• [Written request]
Reproduce each line exactly, including spacing and punctuation.

• [Source data]
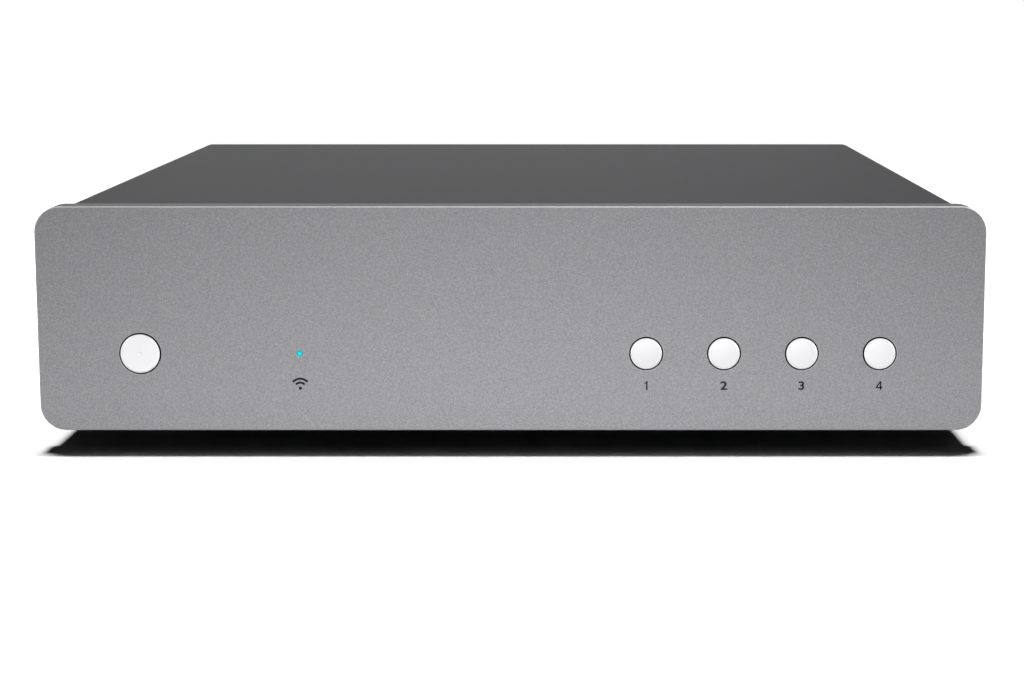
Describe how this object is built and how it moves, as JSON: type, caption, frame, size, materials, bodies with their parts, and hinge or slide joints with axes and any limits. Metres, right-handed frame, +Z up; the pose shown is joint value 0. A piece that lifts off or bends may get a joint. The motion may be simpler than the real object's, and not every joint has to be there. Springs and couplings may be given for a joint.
{
  "type": "network music streamer",
  "caption": "Half-width audio unit with a thick grey metal front, round push buttons with one small lamp, a dark folded cover, rubber feet and sockets at the back.",
  "frame": {"origin": "on the surface that the feet stand on, under the centre of the outline", "axes": "+X to the right as seen from the front, +Y from the front to the back, +Z up"},
  "size_m": [0.215, 0.191, 0.0565],
  "materials": {
    "black_plastic": "moulded",
    "board": "solder mask",
    "bright_screws": "zinc plated",
    "button_metal": "turned, silver anodised",
    "capacitor_sleeve": "shrunk sleeve",
    "chassis": "zinc plated sheet",
    "coax": "sleeve",
    "copper_winding": "enamelled copper",
    "cover": "fine matt dark grey",
    "dark_screws": "black oxide",
    "feet": "matt",
    "ferrite": "pressed ferrite",
    "front_panel": "bead-blasted, anodised grey",
    "fuse_glass": "clear",
    "gold": "gold plated",
    "heat_sink": "black anodised",
    "insulation": "matt",
    "insulator": "moulded",
    "lamp_lens": "lit cyan",
    "module_board": "solder mask",
    "nickel": "nickel plated",
    "power_board": "bare laminate",
    "rear_panel": "matt black",
    "ribbon": "grey sleeve",
    "socket_plastic": "moulded",
    "switch_plastic": "moulded",
    "tin_plate": "tin plated",
    "white_plastic": "moulded",
    "winding_tape": "yellow tape"
  },
  "bodies": {
    "body": {"aerial_leads": "coax", "aerial_nuts": "gold", "aerial_sockets": "gold", "base_tray": "chassis", "board_capacitors": "capacitor_sleeve", "board_components": "switch_plastic", "board_screws": "bright_screws", "bulk_capacitor": "capacitor_sleeve", "button_guide": "white_plastic", "case_screws": "dark_screws", "control_board": "board", "ethernet_contacts": "gold", "ethernet_socket": "nickel", "feet": "feet", "foot_screws": "dark_screws", "front_panel": "front_panel", "insulation_sheet": "insulation", "key_switches": "switch_plastic", "light_pipe": "lamp_lens", "line_filter": "copper_winding", "main_board": "board", "mains_fuse": "fuse_glass", "mains_inlet": "socket_plastic", "mains_pins": "nickel", "module_shield": "tin_plate", "network_module": "module_board", "optical_socket": "socket_plastic", "phono_housings": "socket_plastic", "phono_insulators": "insulator", "phono_sleeves": "gold", "power_board": "power_board", "power_heatsink": "heat_sink", "power_leads": "black_plastic", "rear_panel": "rear_panel", "ribbon_cable": "ribbon", "status_led": "lamp_lens", "top_cover": "cover", "transformer_core": "ferrite", "transformer_winding": "winding_tape", "usb_shell": "nickel", "usb_tongue": "socket_plastic"},
    "power_key": {"power_button": "button_metal", "power_plunger": "black_plastic", "power_actuator": "black_plastic"},
    "preset_key_1": {"preset_button_1": "button_metal", "preset_plunger_1": "black_plastic", "preset_actuator_1": "black_plastic"},
    "preset_key_2": {"preset_button_2": "button_metal", "preset_plunger_2": "black_plastic", "preset_actuator_2": "black_plastic"},
    "preset_key_3": {"preset_button_3": "button_metal", "preset_plunger_3": "black_plastic", "preset_actuator_3": "black_plastic"},
    "preset_key_4": {"preset_button_4": "button_metal", "preset_plunger_4": "black_plastic", "preset_actuator_4": "black_plastic"},
    "optical_flap": {"optical_shutter": "socket_plastic"}
  },
  "joints": [
    {"name": "power_press", "type": "slide", "parent": "body", "child": "power_key", "axis": [0, 1, 0], "range_m": [0, 0.0006], "stiffness_N_per_m": 1500, "springref_m": -0.0004},
    {"name": "preset_press_1", "type": "slide", "parent": "body", "child": "preset_key_1", "axis": [0, 1, 0], "range_m": [0, 0.0006], "stiffness_N_per_m": 1500, "springref_m": -0.0004},
    {"name": "preset_press_2", "type": "slide", "parent": "body", "child": "preset_key_2", "axis": [0, 1, 0], "range_m": [0, 0.0006], "stiffness_N_per_m": 1500, "springref_m": -0.0004},
    {"name": "preset_press_3", "type": "slide", "parent": "body", "child": "preset_key_3", "axis": [0, 1, 0], "range_m": [0, 0.0006], "stiffness_N_per_m": 1500, "springref_m": -0.0004},
    {"name": "preset_press_4", "type": "slide", "parent": "body", "child": "preset_key_4", "axis": [0, 1, 0], "range_m": [0, 0.0006], "stiffness_N_per_m": 1500, "springref_m": -0.0004},
    {"name": "optical_flap_swing", "type": "hinge", "parent": "body", "child": "optical_flap", "pos_m": [-0.006, 0.0847, 0.0265], "axis": [-1, 0, 0], "range_deg": [0, 80], "stiffness_Nm_per_rad": 0.0002, "springref_deg": -22.92}
  ]
}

• [Answer to the problem]
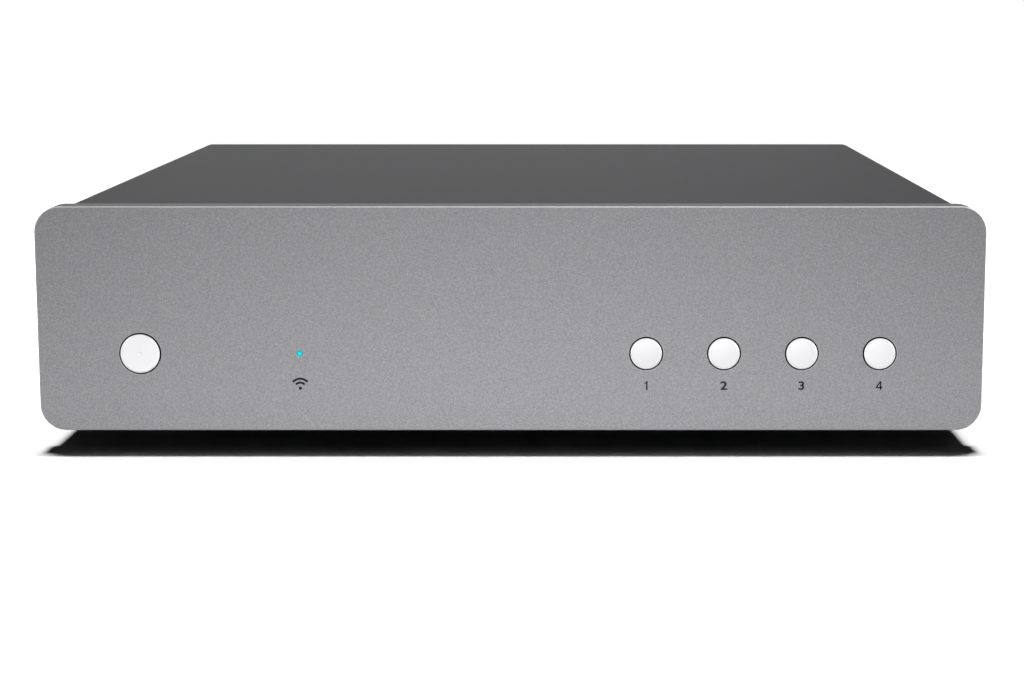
Describe how this object is built and how it moves, as JSON: type, caption, frame, size, materials, bodies with their parts, and hinge or slide joints with axes and any limits. Metres, right-handed frame, +Z up; the pose shown is joint value 0. A piece that lifts off or bends may get a joint. The motion may be simpler than the real object's, and not every joint has to be there. Springs and couplings may be given for a joint.
{
  "type": "network music streamer",
  "caption": "Half-width audio unit with a thick grey metal front, round push buttons with one small lamp, a dark folded cover, rubber feet and sockets at the back.",
  "frame": {"origin": "on the surface that the feet stand on, under the centre of the outline", "axes": "+X to the right as seen from the front, +Y from the front to the back, +Z up"},
  "size_m": [0.215, 0.191, 0.0565],
  "materials": {
    "black_plastic": "moulded",
    "board": "solder mask",
    "bright_screws": "zinc plated",
    "button_metal": "turned, silver anodised",
    "capacitor_sleeve": "shrunk sleeve",
    "chassis": "zinc plated sheet",
    "coax": "sleeve",
    "copper_winding": "enamelled copper",
    "cover": "fine matt dark grey",
    "dark_screws": "black oxide",
    "feet": "matt",
    "ferrite": "pressed ferrite",
    "front_panel": "bead-blasted, anodised grey",
    "fuse_glass": "clear",
    "gold": "gold plated",
    "heat_sink": "black anodised",
    "insulation": "matt",
    "insulator": "moulded",
    "lamp_lens": "lit cyan",
    "module_board": "solder mask",
    "nickel": "nickel plated",
    "power_board": "bare laminate",
    "rear_panel": "matt black",
    "ribbon": "grey sleeve",
    "socket_plastic": "moulded",
    "switch_plastic": "moulded",
    "tin_plate": "tin plated",
    "white_plastic": "moulded",
    "winding_tape": "yellow tape"
  },
  "bodies": {
    "body": {"aerial_leads": "coax", "aerial_nuts": "gold", "aerial_sockets": "gold", "base_tray": "chassis", "board_capacitors": "capacitor_sleeve", "board_components": "switch_plastic", "board_screws": "bright_screws", "bulk_capacitor": "capacitor_sleeve", "button_guide": "white_plastic", "case_screws": "dark_screws", "control_board": "board", "ethernet_contacts": "gold", "ethernet_socket": "nickel", "feet": "feet", "foot_screws": "dark_screws", "front_panel": "front_panel", "insulation_sheet": "insulation", "key_switches": "switch_plastic", "light_pipe": "lamp_lens", "line_filter": "copper_winding", "main_board": "board", "mains_fuse": "fuse_glass", "mains_inlet": "socket_plastic", "mains_pins": "nickel", "module_shield": "tin_plate", "network_module": "module_board", "optical_socket": "socket_plastic", "phono_housings": "socket_plastic", "phono_insulators": "insulator", "phono_sleeves": "gold", "power_board": "power_board", "power_heatsink": "heat_sink", "power_leads": "black_plastic", "rear_panel": "rear_panel", "ribbon_cable": "ribbon", "status_led": "lamp_lens", "top_cover": "cover", "transformer_core": "ferrite", "transformer_winding": "winding_tape", "usb_shell": "nickel", "usb_tongue": "socket_plastic"},
    "power_key": {"power_button": "button_metal", "power_plunger": "black_plastic", "power_actuator": "black_plastic"},
    "preset_key_1": {"preset_button_1": "button_metal", "preset_plunger_1": "black_plastic", "preset_actuator_1": "black_plastic"},
    "preset_key_2": {"preset_button_2": "button_metal", "preset_plunger_2": "black_plastic", "preset_actuator_2": "black_plastic"},
    "preset_key_3": {"preset_button_3": "button_metal", "preset_plunger_3": "black_plastic", "preset_actuator_3": "black_plastic"},
    "preset_key_4": {"preset_button_4": "button_metal", "preset_plunger_4": "black_plastic", "preset_actuator_4": "black_plastic"},
    "optical_flap": {"optical_shutter": "socket_plastic"}
  },
  "joints": [
    {"name": "power_press", "type": "slide", "parent": "body", "child": "power_key", "axis": [0, 1, 0], "range_m": [0, 0.0006], "stiffness_N_per_m": 1500, "springref_m": -0.0004},
    {"name": "preset_press_1", "type": "slide", "parent": "body", "child": "preset_key_1", "axis": [0, 1, 0], "range_m": [0, 0.0006], "stiffness_N_per_m": 1500, "springref_m": -0.0004},
    {"name": "preset_press_2", "type": "slide", "parent": "body", "child": "preset_key_2", "axis": [0, 1, 0], "range_m": [0, 0.0006], "stiffness_N_per_m": 1500, "springref_m": -0.0004},
    {"name": "preset_press_3", "type": "slide", "parent": "body", "child": "preset_key_3", "axis": [0, 1, 0], "range_m": [0, 0.0006], "stiffness_N_per_m": 1500, "springref_m": -0.0004},
    {"name": "preset_press_4", "type": "slide", "parent": "body", "child": "preset_key_4", "axis": [0, 1, 0], "range_m": [0, 0.0006], "stiffness_N_per_m": 1500, "springref_m": -0.0004},
    {"name": "optical_flap_swing", "type": "hinge", "parent": "body", "child": "optical_flap", "pos_m": [-0.006, 0.0847, 0.0265], "axis": [-1, 0, 0], "range_deg": [0, 80], "stiffness_Nm_per_rad": 0.0002, "springref_deg": -22.92}
  ]
}